The contract will pay Hochstein, who has now started more playoff contests than regular-season games in his career, about $2 million, including a $200,000 signing bonus.​

If he is a starter, the deal will be worth roughly $3 million.​

Hochstein, 26, was belittled by Sapp before the title game. Then, when Sapp approached him on media day for an interview, Hochstein declined to speak with the Bucs star. The irony is that Hochstein now has a contract for 2004 and Sapp is unsigned and is scheduled to become a free agent next Wednesday.​

Hochstein, a former Nebraska star, let his deeds to the talking in the Super Bowl, however, as he played well against the Carolina tackle tandem of Kris Jenkins and Brentson Bucker. In fact, Hochstein also started in the AFC championship game, replacing an injured Damien Woody, and contributed to a Pats line that did not allow a sack in its playoff run.​




Feb 27, 2006:
The Patriots release CB Duane Starks

A 10th overall pick by Baltimore in the 1998 draft, Starks was a major disappointment in his seven games with the Patriots in 2005, prior to spending the last half of the season on injured reserve.




Feb 27, 2009:
Darrell Robertson is released

This date may not be exact; one place says February 27, another says March 5. Either way, the 6'5 undrafted linebacker from Georgia Tech spent half of 2008 on the Pats practice squad, but never played a snap in the NFL.

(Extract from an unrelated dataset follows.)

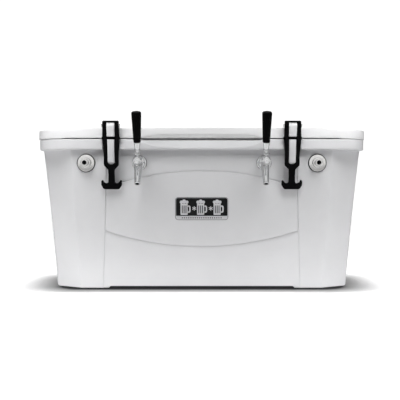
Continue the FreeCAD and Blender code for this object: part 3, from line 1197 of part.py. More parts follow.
def build_drain():
    """The drain: tube through the wall, nut inside, screwed cap with its washer."""
    profile = [("-drain_inside", "drain_bore_radius"), ("drain_spout_end", "drain_bore_radius"),
               ("drain_spout_end", "drain_spout_radius"), ("drain_flange_thick", "drain_spout_radius"),
               ("drain_flange_thick", "drain_flange_radius - 1"),
               ("drain_flange_thick - 1", "drain_flange_radius"), ("0", "drain_flange_radius"),
               ("0", "drain_radius"), ("-drain_inside", "drain_radius")]
    washer_start = "(drain_spout_end + 0.1)"
    washer_end = "(drain_spout_end + 0.1 + cap_washer_thick)"
    cap_foot = "(drain_flange_thick + 0.6)"
    cap_end = f"({washer_end} + 0.1 + cap_wall)"
    outlines = {
        "drain_fitting": profile,
        "drain_cap_washer": [(washer_start, "0"), (washer_end, "0"),
                             (washer_end, "drain_spout_radius"), (washer_start, "drain_spout_radius")],
        "drain_cap": [(f"{washer_end} + 0.1", "0"), (cap_end, "0"), (cap_end, "cap_radius - 2"),
                      (f"{cap_end} - 2", "cap_radius"), (cap_foot, "cap_radius"),
                      (cap_foot, "drain_spout_radius + cap_clear"),
                      (f"{washer_end} + 0.1", "drain_spout_radius + cap_clear")],
    }
    for label, corners in outlines.items():
        body = new_body(label)
        drawing = Drawing(body, f"{label}_profile", "XZ_Plane")
        drawing.loop(corners)
        turn(body, f"{label}_turn", drawing)
        if label == "drain_cap":
            add_cap_ribs(body, cap_end, cap_foot)
        place(body, DRAIN_SEAT, "0", "drain_height")
    nut = new_body("drain_nut")
    face = Drawing(nut, "drain_nut_face", "YZ_Plane")
    face.hexagon("nut_flats + 2").circle("0", "0", "drain_radius + 0.05")
    pad(nut, "drain_nut_pad", face, "nut_thick", back=True)
    place(nut, DRAIN_INNER, "0", "drain_height")


def add_cap_ribs(body, end, foot):
    """Grip ribs round the drain cap."""
    rib = Drawing(body, "cap_rib_plan", "YZ_Plane", lift=foot)
    rib.box("-1.3", "cap_radius - 1", "1.3", "cap_radius + 1")
    first = pad(body, "cap_rib", rib, f"{end} - {foot} - 2")
    ring = body.newObject("PartDesign::PolarPattern", "cap_ribs")
    ring.Originals = [first]
    ring.Axis = (rib.sketch, ["N_Axis"])
    ring.Angle = 360
    ring.Occurrences = 10
    body.Tip = ring


# ---------------------------------------------------------------- cold plate and lines

def build_cold_plate():
    """The aluminium cold plate on the well's floor."""
    body = new_body("cold_plate")
    plan = Drawing(body, "plate_plan", "XY_Plane", lift="well_floor")
    plan.box("-plate_half_long", "-plate_half_wide", "plate_half_long", "plate_half_wide",
             "plate_corner")
    pad(body, "plate", plan, "plate_tall")
    soften(body, "plate_round", "3", level(number(PLATE_TOP)))
    return body


def build_plate_fitting(label, sign, upright):
    """A hexagon fitting with a hose barb, on the plate's top or on its end."""
    body = new_body(label)
    face = Drawing(body, f"{label}_face", "XZ_Plane")
    face.hexagon("plate_fitting_flats")
    pad(body, f"{label}_hex", face, "plate_fitting_tall", back=True)
    add_barb(body, label, "plate_fitting_tall", "barb_long")
    if upright:
        body.Placement.Rotation = FreeCAD.Rotation(Vector(1, 0, 0), 90)
        place(body, f"{sign} * tap_out", LINE_Y, PLATE_TOP)
    else:
        body.Placement.Rotation = FreeCAD.Rotation(Vector(0, 0, 1), -90 * sign)
        place(body, f"{sign} * plate_half_long", LINE_Y, "well_floor + plate_tall / 2")
    return body


def bend_wire(points, radius):
    """A path of straight runs joined by tangent arcs of one radius."""
    edges = []
    start = points[0]
    for before, corner, after in zip(points, points[1:], points[2:]):
        way_in = (corner - before).normalize()
        way_out = (after - corner).normalize()
        reach = radius * math.tan(way_in.getAngle(way_out) / 2)
        arc_start = corner - way_in * reach
        arc_end = corner + way_out * reach
        inward = (way_out - way_in).normalize()
        to_centre = radius / math.cos(way_in.getAngle(way_out) / 2)
        middle = corner + inward * (to_centre - radius)
        edges.append(Part.LineSegment(start, arc_start).toShape())
        edges.append(Part.Arc(arc_start, middle, arc_end).toShape())
        start = arc_end
    edges.append(Part.LineSegment(start, points[-1]).toShape())
    return Part.Wire(edges)


def line_route(kind, sign):
    """The corners of a beer line, from the barb behind the wall to the cold plate's."""
    nut_face = number("plate_fitting_tall + 0.3")
    if kind == "inlet":
        out, height, seat = number("inlet_out"), number("inlet_height"), number(INLET_SEAT)
        end = Vector(sign * (number("plate_half_long") + nut_face), number(LINE_Y),
                     number("well_floor + plate_tall / 2"))
    else:
        out, height, seat = number("tap_out"), number("tap_height"), number(TAP_SEAT)
        end = Vector(sign * out, number(LINE_Y), number(PLATE_TOP) + nut_face)
    start = Vector(sign * out, number("shank_inside + tail_nut_long - tail_grip + 0.3") - seat, height)
    corners = [start, Vector(start.x, number(LINE_Y), height)]
    if kind == "inlet":
        corners.append(Vector(start.x, number(LINE_Y), end.z))
    return corners + [end]


def build_beer_line(kind, side, sign):
    """A beer line: a hose over the barbs at both of its ends."""
    points = line_route(kind, sign)
    path = bend_wire(points, number("hose_bend"))
    way = (points[1] - points[0]).normalize()
    rings = [Part.Wire(Part.Circle(points[0], way, radius).toShape())
             for radius in (number("hose_radius"), number("barb_radius + 0.1"))]
    outer, inner = [path.makePipeShell([ring], True, False) for ring in rings]
    return new_shape(f"{kind}_line_{side}", outer.cut(inner))


def build_clamps():
    """Eight identical hose clamps, one on each end of every line."""
    rings = []
    for sign in (-1, 1):
        for kind in ("inlet", "tap"):
            points = line_route(kind, sign)
            for end, inward in ((points[0], points[1]), (points[-1], points[-2])):
                way = (inward - end).normalize()
                foot = end + way * number("barb_long / 2 - clamp_wide / 2")
                hose = number("hose_radius + 0.05")
                outer = Part.makeCylinder(hose + number("clamp_thick"), number("clamp_wide"), foot, way)
                rings.append(outer.cut(Part.makeCylinder(hose, number("clamp_wide"), foot, way)))
    return new_shape("hose_clamps", Part.makeCompound(rings))


# ---------------------------------------------------------------- badge and feet

def build_badge():
    """The flat badge in the front pad."""
    body = new_body("badge")
    tip = f"atan({FRONT_SLOPE})"
    along = f"/ cos({tip})"
    face = Drawing(body, "badge_face", "XZ_Plane", lift="base_half_deep", tip=tip)
    face.box("-badge_half_wide", f"(badge_height - badge_half_tall) {along}",
             "badge_half_wide", f"(badge_height + badge_half_tall) {along}", "badge_round")
    plate = pad(body, "badge_plate", face, "badge_thick")
    bind(face.sketch, "AttachmentOffset.Base.z", f"base_half_deep - badge_sunk / cos({tip})")
    doc.recompute()
    return plate


def build_foot_pads():
    """Four rubber pads set in the moulded feet."""
    pads = []
    for x in (-1, 1):
        for y in (-1, 1):
            centre = Vector(x * number("foot_pad_out"), y * number("foot_pad_back"), 0)
            disc = Part.makeCylinder(number("foot_pad_radius"),
                                     number("foot_stand + foot_pad_sunk - 0.05"), centre)
            lower = [edge for edge in disc.Edges if edge.BoundBox.ZMax < 0.1]
            pads.append(disc.makeChamfer(number("foot_pad_edge"), lower))
    return new_shape("foot_pads", Part.makeCompound(pads))


# ---------------------------------------------------------------- assembly and export

def build_all():
    """Build every piece of the jockey box."""
    build_tub()
    build_lid()
    build_seal()
    build_badge()
    build_foot_pads()
    build_cold_plate()
    build_drain()
    for side, sign in SIDES:
        build_hinge_rod(side, sign)
        build_latch_pin(side, sign)
        build_strap(side, sign)
        build_shank(side, sign)
        build_coupling(side, sign)
        build_faucet(side, sign)
        build_bonnet(side, sign)
        build_valve(side, sign)
        build_lever(side, sign)
        build_inlet(side, sign)
        build_inner_fittings(side, sign)
        build_plate_fitting(f"plate_inlet_{side}", sign, upright=False)
        build_plate_fitting(f"plate_outlet_{side}", sign, upright=True)
        build_beer_line("inlet", side, sign)
        build_beer_line("tap", side, sign)
    build_clamps()


def write_steps():
    """Check every object and write one STEP file for each piece."""
    doc.recompute()
    for item in doc.Objects:
        if {"Invalid", "Error"} & set(item.State):
            raise ValueError(f"{item.Name} failed: {item.State}")
    os.makedirs("parts", exist_ok=True)
    pieces = [item for item in doc.Objects if item.isDerivedFrom("PartDesign::Body")
              or item.TypeId == "Part::Feature"]
    for piece in pieces:
        shape = piece.Shape
        if shape.isNull() or not shape.isValid() or not shape.Solids:
            raise ValueError(f"{piece.Label} has no valid solid")
        shape.exportStep(f"parts/{piece.Label}.step")


build_all()
write_steps()
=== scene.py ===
"""A draught beer cooler with two taps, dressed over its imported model.

Every size below is in millimetres and every mesh is turned into metres where it is made.
Shapes are worked out about the middle of the tub, and Frame.shift puts them in place.
"""
import json
import logging
import math
from dataclasses import dataclass, field
from enum import Enum
from typing import Callable, Sequence

import bmesh
import bpy
import numpy as np
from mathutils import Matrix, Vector
from mathutils.geometry import tessellate_polygon


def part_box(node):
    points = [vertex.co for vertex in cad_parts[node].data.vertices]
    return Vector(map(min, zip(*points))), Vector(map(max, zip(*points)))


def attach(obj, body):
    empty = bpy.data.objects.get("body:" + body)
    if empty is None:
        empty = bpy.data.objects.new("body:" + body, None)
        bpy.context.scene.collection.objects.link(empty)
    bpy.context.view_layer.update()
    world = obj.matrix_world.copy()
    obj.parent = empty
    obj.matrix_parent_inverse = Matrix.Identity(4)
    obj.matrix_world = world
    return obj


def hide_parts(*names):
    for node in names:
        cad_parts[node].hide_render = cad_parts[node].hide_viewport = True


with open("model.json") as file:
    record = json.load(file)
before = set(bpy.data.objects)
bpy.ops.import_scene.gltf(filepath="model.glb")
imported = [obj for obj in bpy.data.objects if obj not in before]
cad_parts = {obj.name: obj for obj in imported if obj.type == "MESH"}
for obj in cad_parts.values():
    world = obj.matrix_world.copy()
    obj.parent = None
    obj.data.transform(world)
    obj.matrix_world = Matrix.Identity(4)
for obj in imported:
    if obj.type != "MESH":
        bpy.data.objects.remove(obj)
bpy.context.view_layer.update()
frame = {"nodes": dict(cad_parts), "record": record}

logging.basicConfig(level=logging.INFO, format="%(levelname)s %(message)s")
LOG = logging.getLogger("beer_cooler")

Array = np.ndarray
Block = tuple[int, int, int, int]
Pair = tuple[float, float]
Triple = tuple[float, float, float]
Socket = bpy.types.NodeSocket

MM = 0.001


class Side(Enum):
    """The two ends of the cooler, with the sign of their X."""

    LEFT = -1
    RIGHT = 1

    @property
    def word(self) -> str:
        """The side's name as the nodes spell it."""
        return self.name.lower()


class Axis(Enum):
    """Which of a placement's axes a turned piece turns about."""

    UP = "up"
    AHEAD = "ahead"


class Effect(Enum):
    """The shared node groups that give a finish its relief and its marks."""

    GRAIN = "moulded_grain"
    BRUSHED = "turned_lines"


# ---------------------------------------------------------------- meshes

class Skin:
    """Collects grids and flat polygons and welds them into one closed mesh."""

    def __init__(self) -> None:
        """Start with nothing."""
        self.points: list[Array] = []
        self.quads: list[Array] = []
        self.flats: list[list[int]] = []
        self.count = 0

    def grid(self, points: Array, around: bool = False, holes: Sequence[Block] = ()) -> None:
        """Add a grid of quads between neighbouring rows and columns.

        Args:
            points: rows x columns x 3, in millimetres.
            around: whether the last column joins the first.
            holes: blocks (first row, last row, first column, last column) left open.
        """
        rows, columns = points.shape[:2]
        index = self.count + np.arange(rows * columns).reshape(rows, columns)
        if around:
            index = np.concatenate([index, index[:, :1]], axis=1)
        keep = np.ones((rows - 1, index.shape[1] - 1), bool)
        for row_a, row_b, column_a, column_b in holes:
            keep[row_a:row_b, column_a:column_b] = False
        corners = np.stack([index[:-1, :-1], index[:-1, 1:], index[1:, 1:], index[1:, :-1]], axis=-1)
        self.quads.append(corners[keep].reshape(-1, 4))
        self.points.append(points.reshape(-1, 3))
        self.count += rows * columns

    def flat(self, loop: Array) -> None:
        """Close a loop of points (n x 3) with one polygon."""
        self.points.append(loop)
        self.flats.append(list(range(self.count, self.count + len(loop))))
        self.count += len(loop)

    def triangles(self, points: Array, corners: Sequence[tuple[int, int, int]]) -> None:
        """Add points (n x 3) and the triangles between them."""
        self.points.append(points)
        self.flats += [[self.count + corner for corner in triple] for triple in corners]
        self.count += len(points)

    def adopt(self, other: "Skin", place: Callable[[Array], Array]) -> None:
        """Take over everything of another skin, moved by place."""
        self.quads += [quads + self.count for quads in other.quads]
        self.flats += [[index + self.count for index in flat] for flat in other.flats]
        self.points += [place(points) for points in other.points]
        self.count += other.count

    def piece(self, name: str, sharp: float = 32.0) -> bpy.types.Object:
        """Weld what was added into an object whose faces point outwards.

        Args:
            name: the new object's name.
            sharp: edges that turn by more than this many degrees stay crisp.

        Returns:
            The object, at the origin, with its place in its mesh.
        """
        mesh = bpy.data.meshes.new(name)
        faces = [quad for block in self.quads for quad in block.tolist()] + self.flats
        mesh.from_pydata((np.concatenate(self.points) * MM).tolist(), [], faces)
        work = bmesh.new()
        work.from_mesh(mesh)
        bmesh.ops.remove_doubles(work, verts=work.verts, dist=2e-6)
        bmesh.ops.dissolve_degenerate(work, dist=1e-7, edges=work.edges)
        loose = [vertex for vertex in work.verts if not vertex.link_faces]
        bmesh.ops.delete(work, geom=loose, context="VERTS")
        bmesh.ops.recalc_face_normals(work, faces=work.faces)
        work.to_mesh(mesh)
        work.free()
        mesh.polygons.foreach_set("use_smooth", np.ones(len(mesh.polygons), bool))
        mesh.set_sharp_from_angle(angle=math.radians(sharp))
        made = bpy.data.objects.new(name, mesh)
        bpy.context.scene.collection.objects.link(made)
        return made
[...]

On the same date the following players became unrestricted free agents:
Heath Evans
Jabar Gaffney
Chris Hanson
Russ Hochstein
Larry Izzo
LaMont Jordan
Lonie Paxton
James Sanders
Junior Seau
Kenny Smith
Tank Williams
Mike Wright

The following players declared free agency:
Eric Alexander
Wesley Britt
Rosevelt Colvin
Rodney Harrison
Deltha O'Neal
Lewis Sanders
Barry Stokes
Pierre Woods




Feb 27, 2017:
Patriots promote Nick Caley to Tight Ends Coach

Caley had worked the previous two seasons as an Offensive Assistant. He continued to coach with the Patriots through 2022, and the John Carroll grad is now the new Offensive Coordinator for the Houston Texans.